Employers should ensure that when exercising an entitlement to require employees to perform additional hours of work, they comply with the terms of that entitlement.
- Employers should ensure that they observe any restrictions on the exercise of an entitlement that is beneficial to them.
- Employers should ensure that even where it has an entitlement to require employees to perform additional hours of work, this entitlement is exercised reasonably.
Clause 34.1 of the Hay Point Services Pty Ltd Enterprise Agreement 2013 deals with overtime work and provides that Hay Point Services (HPS) “may require an employee to work reasonable overtime, and the employee shall work such overtime as required.”
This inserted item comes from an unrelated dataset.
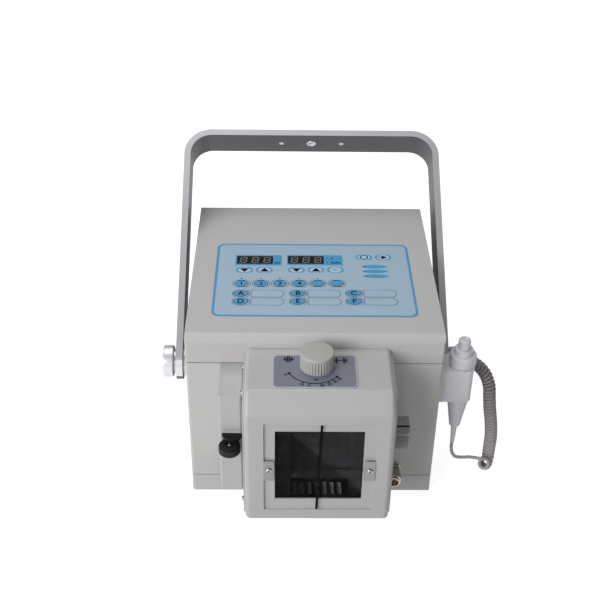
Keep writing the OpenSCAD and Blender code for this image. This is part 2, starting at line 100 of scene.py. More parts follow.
class XrayFinishes(PropertyGroup):
    paint: shade("Case paint", "#c9c8c7", "Powder coat on the tray, the case and the cover")
    head_paint: shade("Collimator paint", "#bebdbd", "Smoother coat on the collimator")
    membrane: shade("Membrane", "#acc5d8", "Polyester face of the control panel")
    blue: shade("Blue print", "#4da3d6", "Border, keys and display fields")
    ink: shade("Dark print", "#101114", "Thin outlines on the membrane")
    slate: shade("Dial plate", "#7b7f8e", "Anodised plate under the field knob")
    knob: shade("Knob plastic", "#b5b4b1", "Moulded field knobs")
    bar: shade("Anodised bar", "#c0c1c6", "Satin anodised handle")
    switch: shade("Switch plastic", "#e6e4ea", "Hand switch and its holder")
    cord: shade("Cord jacket", "#bfbabb", "Soft jacket of the curly cord")


class XrayCordSizes(PropertyGroup):
    diameter: length("Cord diameter", 3.5, "Across the jacket")
    coil: length("Coil diameter", 13.6, "Across the outside of the turns")
    pitch: length("Pitch", 3.72, "From one turn to the next")


class XraySizes(PropertyGroup):
    edge: length("Edge break", 0.7, "Round on the edges of bars and brackets")
    print_step: length("Print step", 0.05, "Height of each printed layer")
    screw: length("Screw head", 6.2, "Across the pan head screws")


class XrayStage(PropertyGroup):
    lens: number("Lens", 62.94, "Focal length on a 36 mm sensor")
    key: number("Key lamp", 38, "Power of the key lamp", unit="POWER")
    sky: number("Room light", 0.17, "Level of the even light")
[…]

By implementing a new roster, the effect of which was to require employees to work 455 hours of overtime per year or 8.7 hours of overtime per week, it was alleged by the Construction, Forestry, Mining and Energy Union (CFMEU) that HPS failed to comply with clause 34.1 of the Agreement, and contravened section 50 of the Fair Work Act 2009 which provides that a person must not contravene a term of an enterprise agreement.
Having found that clause 34.1 does not impose any obligation on HPS to require reasonable overtime, the primary judge at first instance dismissed the CFMEU’s application on the basis that clause 34.1 is not a provision that is capable of contravention. The CFMEU appealed to a Full Court of the Federal Court of Australia (FC) on the grounds that the primary judge erred in the construction of clause 34.1.
The FC ultimately found that whilst clause 34.1 provides an entitlement to HPS that is beneficial to it, the word “reasonable” restricts the capacity of HPS to require employees to perform additional hours of work, and imposes an obligation on HPS to observe that restriction.
The FC rejected a submission by HPS that the word “reasonable” entitled an employee to refuse any unreasonable requirement to work overtime. Particularly, this construction was found to be inconsistent with the structure and text of the clause, and did not promote a sensible industrial outcome. This is because this construction imposes the burden of refusing unreasonable requirements to perform additional work on the employee, fails to protect the employee from being compelled to perform unreasonable overtime contrary to the National Employment Standards and may be perceived by the employee as likely to jeopardise the employee’s employment.
The matter has been remitted to the primary judge for further determination on whether HPS did, in fact, require its employees to work unreasonable overtime.